I saw no need to tell her I use a 1962 textbook by Dolciani for my algebra class.

She asked if we relied on our textbook for a “script”, meaning scope and sequence.  She turned to me and asked “Do you read just one textbook?”

“I read lots of textbooks,” I said.  She looked surprised.

“He’s also written books,” James said.

“Oh, how nice!” she said and feigned an interest by asking me what they were about. I gave a “rich” answer. “Math education,” I said.

“Wonderful!” she said.

I then tried to summarize our feelings by saying that the collaboration idea seemed superfluous. Neither of us teaches in a vacuum. I read lots of textbooks and talk to lots of teachers.  James had a lot more experience than I do (he’s been teaching for 22 years) so he has acquired knowledge as well.  I didn’t think that this 2-hour collaboration every month was going to add much more. In addition I said I was getting mixed messages.
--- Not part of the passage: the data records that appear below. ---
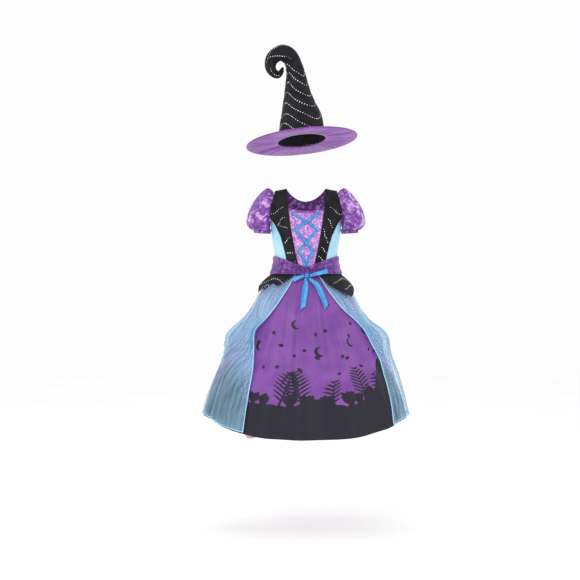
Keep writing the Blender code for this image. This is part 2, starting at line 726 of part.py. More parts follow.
def build_sash():
    """Gathered velvet sash in a front and a back half, with a V at the top in front."""
    share = np.linspace(0, 1, SASH_ROWS)[:, None]
    for name, centre in (("sash_front", 0.0), ("sash_back", math.pi)):
        margin = seam_margin(TORSO[0].half_depth)
        angle = centre + np.linspace(-math.pi / 2 + margin, math.pi / 2 - margin, SASH_COLUMNS)
        rise = np.abs(np.sin(angle)) ** SASH_TOP_CURVE if centre == 0.0 else np.ones(SASH_COLUMNS)
        top = SASH_TOP_FRONT + (SASH_TOP_SIDE - SASH_TOP_FRONT) * rise
        height = top + (SASH_BOTTOM - top) * share
        pleat = 0.5 - 0.5 * np.cos(2 * math.pi * SASH_PLEATS * share)
        base = SASH_TOP_OUT + (SASH_BOTTOM_OUT - SASH_TOP_OUT) * share ** 2
        out = base + SASH_PLEAT_DEPTH * pleat
        grid = moved_out(torso, angle, torso_drop(height), out)
        add_piece(name, grid, "velvet_purple", CLOTH)


def tube_half(surface, centre, count, down, deepest):
    """Half of a skirt, from side seam to side seam, with the seam gap at both."""
    margin = SEAM_GAP / 2 / deepest
    share = np.linspace(-1, 1, count)
    angle = centre + share * (math.pi / 2 - margin)
    return moved_out(surface, angle, down, 0.0)


def build_skirt():
    """Bell skirt in a front and a back half, with soft folds that deepen to the hem."""
    down = skirt_falls()[:, None]
    deep = column(SKIRT, "half_depth")[:, None]
    for name, centre in (("skirt_front", 0.0), ("skirt_back", math.pi)):
        grid = tube_half(skirt, centre, SKIRT_COLUMNS, down, deep)
        add_piece(name, grid, "satin_purple", CLOTH)


def build_underskirt():
    """Straight underskirt that shows below the lifted side of the skirt."""
    heights = column(UNDERSKIRT, "height")
    down = ((heights[0] - heights) / (heights[0] - heights[-1]))[:, None]
    deep = column(UNDERSKIRT, "half_depth")[:, None]
    for name, centre in (("underskirt_front", 0.0), ("underskirt_back", math.pi)):
        grid = tube_half(underskirt, centre, UNDERSKIRT_COLUMNS, down, deep)
        add_piece(name, grid, "lining_pink", THIN_CLOTH, offset=-1.0)


def overskirt_grid(side, degrees_name):
    """Organza panel from its front edge round to centre back, outside the skirt."""
    down = np.clip(skirt_falls(), OVERSKIRT_START, OVERSKIRT_END)[:, None]
    edge = smooth(down, column(OVERSKIRT_EDGES, "fall"), column(OVERSKIRT_EDGES, degrees_name))
    start = np.radians(edge)
    end = math.pi - SEAM_GAP / SKIRT[0].half_width
    share = np.linspace(0, 1, OVERSKIRT_COLUMNS)
    angle = start + (end - start) * share
    turns = OVERSKIRT_FOLDS * share ** OVERSKIRT_FOLD_CROWDING
    wave = 0.5 + 0.5 * np.sin(2 * math.pi * turns)
    clear = np.clip(down * OVERSKIRT_STANDOFF_GROWTH, 0, 1)
    out = CLOTH + LAYER_GAP + OVERSKIRT_STANDOFF * clear
    out = out + OVERSKIRT_FOLD_DEPTH * wave * np.clip(down * OVERSKIRT_FOLD_GROWTH, 0, 1)
    if side > 0:
        puff = bump(np.degrees(angle), PUFF_DEGREES, PUFF_WIDTH_DEGREES)
        out = out + PUFF_OUT * puff * bump(down, PUFF_FALL, PUFF_SPREAD)
    grid = moved_out(skirt, side * angle, down, out)
    return grid if side > 0 else grid[:, ::-1]


def build_overskirt():
    """Two sheer panels, open in front and meeting at centre back."""
    left = overskirt_grid(-1.0, "left_degrees")
    right = overskirt_grid(1.0, "right_degrees")
    add_piece("overskirt_left", left, "organza_blue", THIN_CLOTH)
    add_piece("overskirt_right", right, "organza_blue", THIN_CLOTH)


def peplum_grid(table, side):
    """Pointed flap that hangs from the waist and stands off the overskirt."""
    degrees = column(table, "degrees")
    middle = (degrees[1:] + degrees[:-1]) / 2
    degrees = np.sort(np.concatenate([degrees, middle]))
    drop = np.interp(degrees, column(table, "degrees"), column(table, "drop"))
    share = np.linspace(0, 1, PEPLUM_ROWS)[:, None]
    length = WAIST_SEAM - HEM_HEIGHT
    down = (WAIST_SEAM - PEPLUM_TOP + drop * share) / length
    flare = (drop * share / PEPLUM_FLARE_DROP) ** PEPLUM_FLARE_CURVE
    out = PEPLUM_TOP_OUT + PEPLUM_FLARE * flare
    grid = moved_out(skirt, side * np.radians(degrees), down, out)
    return grid if side > 0 else grid[:, ::-1]


def build_peplum():
    """Black flaps with pointed lower edges at both hips."""
    add_piece("peplum_left", peplum_grid(PEPLUM_LEFT, -1.0), "dotted_black", LAPEL_CLOTH)
    add_piece("peplum_right", peplum_grid(PEPLUM_RIGHT, 1.0), "dotted_black", LAPEL_CLOTH)


def build_bow():
    """Ribbon bow at the waist: a knot, two loops and two hanging tails."""
    bpy.ops.mesh.primitive_cube_add(size=2)
    knot = bpy.context.object
    knot.name = "bow_knot"
    knot.data.name = "bow_knot"
    size = (KNOT_HALF_WIDTH, KNOT_HALF_DEPTH, KNOT_HALF_HEIGHT)
    knot.data.transform(Matrix.Translation((KNOT_X, KNOT_Y, KNOT_Z)) @ Matrix.Diagonal((*size, 1)))
    knot.data.materials.append(material("ribbon_blue"))
    for owner in list(knot.users_collection):
        owner.objects.unlink(knot)
    PIECES.objects.link(knot)
    bevel = knot.modifiers.new("rounded", "BEVEL")
    bevel.width = KNOT_ROUNDING
    bevel.segments = KNOT_SEGMENTS
    for row, name in zip(LOOPS, ("bow_loop_right", "bow_loop_left")):
        add_piece(name, loop_grid(row), "ribbon_blue", RIBBON, offset=0.0)
    for table, name in ((TAIL_LEFT, "bow_tail_left"), (TAIL_RIGHT, "bow_tail_right")):
        add_piece(name, tail_grid(table), "ribbon_blue", RIBBON)


def loop_grid(row):
    """Bow loop: a ribbon that runs out from the knot, turns and comes back in front."""
    turn = np.linspace(LOOP_OPEN_SHARE, 1 - LOOP_OPEN_SHARE, LOOP_STEPS) * math.pi
    tilt = math.radians(row.tilt_degrees)
    reach = np.array([row.side * math.cos(tilt), row.drift, math.sin(tilt)])
    rise = np.array([-row.side * math.sin(tilt), 0.0, math.cos(tilt)])
    clear = KNOT_HALF_WIDTH + LOOP_CLEARANCE + LOOP_PINCH * row.width / 2 * abs(math.sin(tilt))
    start = np.array([KNOT_X + row.side * clear, KNOT_Y, KNOT_Z])
    along = np.sin(turn)[:, None, None] * row.length * reach
    swell = LOOP_OPENING_AT_KNOT + (1 - LOOP_OPENING_AT_KNOT) * np.sin(turn)
    opening = row.half_gap * swell
    depth = (np.cos(turn) * opening)[:, None, None] * np.array([0.0, 1.0, 0.0])
    wide = row.width * (LOOP_PINCH + (1 - LOOP_PINCH) * np.sin(turn))
    share = np.array([0.5, 0.0, -0.5])
    breadth = (wide[:, None] * share)[..., None] * rise
    return start + along + depth + breadth


def tail_grid(table):
    """Bow tail that lies on the skirt front, with a slanted end."""
    knots = np.arange(len(table), dtype=float)
    at = np.linspace(0, knots[-1], TAIL_STEPS)
    path = [smooth(at, knots, column(table, name)) for name in ("x", "height")]
    length = WAIST_SEAM - HEM_HEIGHT

    def on_skirt(x, height):
        fall = (WAIST_SEAM - height) / length
        wide = smooth(fall, skirt_falls(), column(SKIRT, "half_width"))
        out = TAIL_TOP_OUT + (TAIL_END_OUT - TAIL_TOP_OUT) * (at / knots[-1])[:, None]
        return moved_out(skirt, np.arcsin(x / wide), fall, out)

    width = np.full(TAIL_STEPS, TAIL_WIDTH)
    width[0] = TAIL_TOP_WIDTH
    width[1] = (TAIL_TOP_WIDTH + TAIL_WIDTH) / 2
    return ribbon_grid(np.stack(path, axis=1), width, on_skirt, slant=-TAIL_SLANT)


def hat_points(points):
    """Place points of the hat's own frame where the hat sits, leaning back."""
    lean = Matrix.Rotation(-math.radians(HAT_LEAN_BACK_DEGREES), 3, "X")
    return points @ np.array(lean).T + np.array(HAT_CENTRE)


def build_hat():
    """Hollow cone with a curled tip, standing on a round brim."""
    centres = np.stack([column(HAT, "x"), column(HAT, "z")], axis=1)
    chord = np.concatenate([[0], np.cumsum(np.linalg.norm(np.diff(centres, axis=0), axis=1))])
    spread = np.linspace(0, 1, HAT_ROWS)
    at = np.interp(spread, [0, HAT_LOWER_ROWS, 1], [0, HAT_LOWER_LENGTH, 1]) * chord[-1]
    x = smooth(at, chord, centres[:, 0])
    z = smooth(at, chord, centres[:, 1])
    wide = smooth(at, chord, column(HAT, "half_width"))
    deep = smooth(at, chord, column(HAT, "half_depth"))
    heading = np.unwrap(np.arctan2(np.gradient(x, at), np.gradient(z, at)))
    roll = -math.radians(HAT_ROLL_DEGREES)
    heading = heading + (roll - heading[0]) * np.clip(1 - at / HAT_ROLL_FADE, 0, 1)
    turn = np.arange(HAT_COLUMNS) / HAT_COLUMNS * 2 * math.pi
    sideways = np.stack([np.cos(heading), 0 * heading, -np.sin(heading)], axis=1)
    spine = stack(x, 0 * x, z)
    rings = spine[:, None] + (wide[:, None] * np.sin(turn))[..., None] * sideways[:, None]
    rings[..., 1] -= deep[:, None] * np.cos(turn)
    forward = np.array([math.sin(heading[-1]), 0.0, math.cos(heading[-1])])
    tip = hat_points(spine[-1] + forward * HAT_TIP_LENGTH)
    grid = hat_points(rings[::-1])
    add_piece("hat_cone", grid, "dotted_black", CLOTH, offset=-1.0, ring=True, tip=tip)

    turn = np.arange(BRIM_COLUMNS) / BRIM_COLUMNS * 2 * math.pi
    share = np.linspace(0, 1, BRIM_RINGS)[:, None]
    hole_width = HAT[0].half_width - CLOTH
    hole_depth = HAT[0].half_depth - CLOTH
    across = hole_width + (BRIM_RADIUS - hole_width) * share
    deep = hole_depth + (BRIM_RADIUS - hole_depth) * share
    height = -SEAM_GAP - BRIM_DROOP * share ** 2
    flat = stack(across * np.sin(turn), -deep * np.cos(turn), height + 0 * turn)
    tilt = Matrix.Rotation(roll, 3, "Y")
    grid = hat_points(flat @ np.array(tilt).T)
    add_piece("hat_brim", grid, "brim_purple", BRIM_BOARD, offset=-1.0, ring=True)


def main():
    """Build every piece of the costume."""
    build_bodice_fronts()
    build_bodice_backs()
    build_neck_binding()
    build_lapels()
    build_lacing()
    build_sleeves()
    build_sash()
    build_skirt()
    build_underskirt()
    build_overskirt()
    build_peplum()
    build_bow()
    build_hat()


for leftover in list(bpy.data.objects):
    bpy.data.objects.remove(leftover)
PIECES = bpy.data.collections.new("witch_costume")
bpy.context.scene.collection.children.link(PIECES)
main()
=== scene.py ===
"""A witch costume in its worn shape: a dress with an organza overskirt and a pointed hat.

Metres, +Z up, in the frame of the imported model: the origin lies midway between the
shoulder seams, the front faces -Y and +X is the viewer's right. Each sewn piece is a
thin shell worked out on a grid of points, rows running down and columns running across
towards +X at the front, so that its faces look outwards.
"""

import logging
import math
from collections.abc import Callable, Sequence
from dataclasses import dataclass, field
from enum import Enum

import bpy
import numpy as np
from mathutils import Matrix, Vector


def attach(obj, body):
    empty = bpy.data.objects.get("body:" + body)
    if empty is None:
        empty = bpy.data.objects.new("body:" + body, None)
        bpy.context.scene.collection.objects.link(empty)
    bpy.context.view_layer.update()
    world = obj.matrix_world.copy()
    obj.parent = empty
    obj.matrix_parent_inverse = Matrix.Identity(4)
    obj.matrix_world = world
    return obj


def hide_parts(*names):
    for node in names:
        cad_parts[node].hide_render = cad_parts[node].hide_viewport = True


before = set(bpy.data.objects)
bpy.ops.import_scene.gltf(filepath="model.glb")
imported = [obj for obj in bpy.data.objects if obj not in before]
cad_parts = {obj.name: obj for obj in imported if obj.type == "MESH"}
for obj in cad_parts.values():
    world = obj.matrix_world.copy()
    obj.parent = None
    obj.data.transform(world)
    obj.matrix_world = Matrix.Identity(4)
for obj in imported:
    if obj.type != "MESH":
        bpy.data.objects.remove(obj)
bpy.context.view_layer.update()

LOG = logging.getLogger("witch_costume")
BODY = "root"

# Cloth and clearances, as the solids have them
CLOTH = 0.0012
LAYER_GAP = 0.0006
SEAM_GAP = 0.0004
LAPEL_STANDOFF = 0.0011
RIBBON = 0.0010
SHELL = 0.0009

# Steps in a surface's parameters that normals are taken over, for cloth and for dots
NORMAL_STEP = 1e-4
DOT_NORMAL_STEP = 1e-3
# Limits: sine of the widest angle on the body, least cosine that a corner is mitred by
SINE_LIMIT = 0.999
MITRE_LIMIT = 0.5
# Sides of the round sections of dots and rolled edges
ROUND_SIDES = 8
# A dot's dome, as shares of its radius: sunk depth, reach and height of the shoulder, top
DOT_SUNK = 0.15
DOT_SHOULDER = (0.85, 0.28)
DOT_HEIGHT = 0.45
# Radius at the ends of a rolled edge, as a share of its own
EDGE_TAPER = 0.15

Array = np.ndarray
Surface = Callable[[Array, Array], Array]


class Held(Enum):
    """How a cut of cloth is held."""

    DRAPED = "draped"
    HUNG = "hung"
    GATHERED = "gathered"
    FOLDED = "folded"
    STRETCHED = "stretched"


def smooth(at: Array, knots: Sequence[float], values: Sequence[float]) -> Array:
    """Cubic curve through knots, each slope taken from the knot's neighbours.

    Args:
        at: Places to work the curve out at.
        knots: Rising places of the known values.
        values: The known values.

    Returns:
        The curve's value at each place, held level beyond both ends.
    """
    knots = np.asarray(knots, dtype=float)
    values = np.asarray(values, dtype=float)
    slopes = np.gradient(values, knots)
    at = np.clip(at, knots[0], knots[-1])
    left = np.clip(np.searchsorted(knots, at) - 1, 0, len(knots) - 2)
    width = knots[left + 1] - knots[left]
    t = (at - knots[left]) / width
    start = (1 + 2 * t) * (1 - t) ** 2 * values[left] + t * (1 - t) ** 2 * width * slopes[left]
    end = t * t * (3 - 2 * t) * values[left + 1] - t * t * (1 - t) * width * slopes[left + 1]
    return start + end


def powered(value: Array, exponent: float) -> Array:
    """Raise the size of a value to a power and keep its sign."""
    return np.sign(value) * np.abs(value) ** exponent


def bump(value: Array, centre: float, spread: float) -> Array:
    """Bell curve that is 1 at its centre: e to the minus square of distance over spread."""
    return np.exp(-(((value - centre) / spread) ** 2))


def ease(value: Array) -> Array:
    """Smooth step from 0 to 1: three times the square less twice the cube."""
    value = np.clip(value, 0, 1)
    return value * value * (3 - 2 * value)


def stack(x: Array, y: Array, z: Array) -> Array:
    """Join coordinate arrays into points."""
    return np.stack(np.broadcast_arrays(x, y, z), axis=-1)


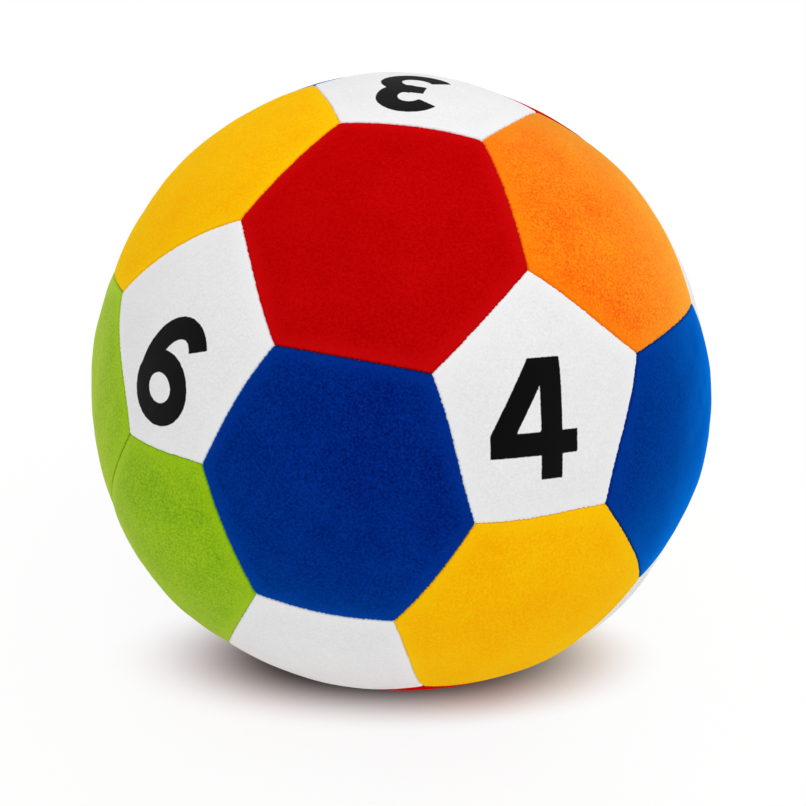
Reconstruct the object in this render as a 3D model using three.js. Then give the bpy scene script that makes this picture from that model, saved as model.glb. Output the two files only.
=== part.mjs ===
// A stuffed plush ball, sewn from 12 white pentagons and 20 coloured hexagons.
// Millimetres, +Z up, origin under the middle of the flat on which the ball stands.
// +Z runs through the top pentagon, and a lower white pentagon faces the front, -Y.
import * as THREE from "three";

// Driving dimensions
const BALL_DIAMETER = 200; // across the crowns of two opposite panels
const CLOTH = 2; // thickness of the plush: its short pile and the knitted backing
const SEAM_SINK = 2; // depth of a seam below the crowns of its panels
const SHOULDER = 5; // width over which a panel rolls down to its seam
const SEAM_ALLOWANCE = 6; // edge that each panel turns in past the seam, towards the filling
const LIE_GAP = 0.3; // left between two pieces that touch
const FOOT_DEPTH = 0.5; // height of the flat that the standing ball presses into its lowest panel
const STEPS_PER_SIDE = 3; // facets along one side of a panel
const FOLD_STEPS = 2; // facets across the roll from shoulder to seam

const BALL_RADIUS = BALL_DIAMETER / 2;
const SEAM_RADIUS = BALL_RADIUS - SEAM_SINK;
const ALLOWANCE_RADIUS = SEAM_RADIUS - SEAM_ALLOWANCE;
const CENTRE_HEIGHT = BALL_RADIUS - FOOT_DEPTH;
const WELD_REACH = LIE_GAP / 100; // corners closer than this are one corner
const ROW_COUNT = 5; // panels in each row round the ball

// Every panel has sides of one length. In side lengths, a truncated icosahedron reaches this far
// from its centre to a corner.
const CORNER_REACH = Math.sqrt(58 + 18 * Math.sqrt(5)) / 4;

const PLUSH = { roughness: 0.95, metalness: 0 };
const COLOURS = {
  white: 0xe9e9ec,
  red: 0xc4060c,
  blue: 0x0b3f92,
  yellow: 0xf5b30b,
  orange: 0xff7e12,
  green: 0x8fb02c,
};
const FILLING_COLOUR = 0xf4f1ea;

// Colours of the hexagons, row by row from the top down. Each row starts at the front or at the
// first panel to its right, and goes round to the right as the front is seen.
const HEXAGON_ROWS = {
  crown: ["red", "orange", "red", "blue", "yellow"],
  upper_belt: ["blue", "blue", "green", "yellow", "green"],
  lower_belt: ["yellow", "orange", "red", "orange", "green"],
  base: ["red", "green", "yellow", "blue", "orange"],
};

// The flat outline of a panel, drawn on a plane one unit from the ball's centre, where the planes
// of the seams cut straight sides. Side 0 has its middle on +X.
function outlineOf(sides) {
  const halfSector = Math.PI / sides;
  const cornerInSides = 1 / (2 * Math.sin(halfSector));
  const planeInSides = Math.sqrt(CORNER_REACH ** 2 - cornerInSides ** 2);
  const cornerSlope = cornerInSides / planeInSides;
  const sideSlope = cornerSlope * Math.cos(halfSector);
  const cornerAt = (i) =>
    new THREE.Vector2(cornerSlope, 0).rotateAround(new THREE.Vector2(), (2 * i - 1) * halfSector);
  return { sides, halfSector, sideSlope, cornerAt, seamAngle: Math.atan(sideSlope) };
}

const PENTAGON = outlineOf(5);
const HEXAGON = outlineOf(6);

// Distance of the ball's face from its centre, at an inset from a seam: level past the shoulder,
// then a quarter of an ellipse that rolls down into the seam.
function faceRadius(inset) {
  const roll = Math.max(0, (SHOULDER - inset) / (SHOULDER - LIE_GAP / 2));
  return BALL_RADIUS - SEAM_SINK * (1 - Math.sqrt(1 - roll ** 2));
}

// A point of a panel's section: its angle from the panel's axis, and its distance from the centre.
const sectionPoint = (angle, radius) =>
  new THREE.Vector2(radius * Math.sin(angle), radius * Math.cos(angle));

// The angle from a panel's axis at which a point lies an inset in from the seam.
const angleAtInset = (outline, inset, radius) => outline.seamAngle - Math.asin(inset / radius);

const insetPoint = (outline, inset, radius) =>
  sectionPoint(angleAtInset(outline, inset, radius), radius);

// The pressed flat of the lowest panel, as an angle from its axis.
const FOOT_RADIUS = Math.sqrt(BALL_RADIUS ** 2 - CENTRE_HEIGHT ** 2);
const FOOT_ANGLE = Math.asin(FOOT_RADIUS / BALL_RADIUS);

// One panel's section from the middle of its inner face, round its turned-in edge, to the middle
// of its outer face.
function panelSection(outline, hasFoot) {
  const outerInset = LIE_GAP / 2;
  const innerInset = outerInset + CLOTH;
  const liningRadius = BALL_RADIUS - CLOTH;
  const cornerRadius = faceRadius(innerInset) - CLOTH;
  const section = [
    sectionPoint(0, liningRadius),
    sectionPoint(angleAtInset(outline, innerInset, cornerRadius) / 2, liningRadius),
    insetPoint(outline, innerInset, cornerRadius),
    insetPoint(outline, innerInset, ALLOWANCE_RADIUS),
    insetPoint(outline, outerInset, ALLOWANCE_RADIUS),
  ];
  for (let i = 0; i <= FOLD_STEPS; i++) {
    const turn = ((Math.PI / 2) * i) / FOLD_STEPS;
    const inset = SHOULDER - (SHOULDER - outerInset) * Math.cos(turn);
    section.push(insetPoint(outline, inset, faceRadius(inset)));
  }
  const crownStart = hasFoot ? FOOT_ANGLE : 0;
  const shoulderAngle = angleAtInset(outline, SHOULDER, BALL_RADIUS);
  section.push(sectionPoint((crownStart + shoulderAngle) / 2, BALL_RADIUS));
  if (hasFoot) section.push(sectionPoint(FOOT_ANGLE, BALL_RADIUS));
  section.push(new THREE.Vector2(0, hasFoot ? CENTRE_HEIGHT : BALL_RADIUS));
  return section;
}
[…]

“On the one hand I’m told by the administration that I’m doing great, and I hear from parents that I’m doing great,” I said.  “But then I’m told that I MUST attend this PD. Is there something about my teaching that’s lacking?  What is this about?”

She assured us that there’s nothing lacking in our teaching and that she’s sure we are both fantastic teachers.

I said “What is it then?  Is this about test scores? Is that it? They think this will raise test scores?”

She had no answer for this except something that I can’t remember.

She saw the handwriting on the wall and said “No use beating a dead horse” and said she would talk to the administration about it.   I felt a bit sorry for her, but not that much.

Later on in the day I met with the principal on another matter. Normally she is quite cheery but she didn’t look happy to see me, so I knew she was disappointed.

But the next day she was cheerful again, life went on as normal and another of life’s disappointments had passed.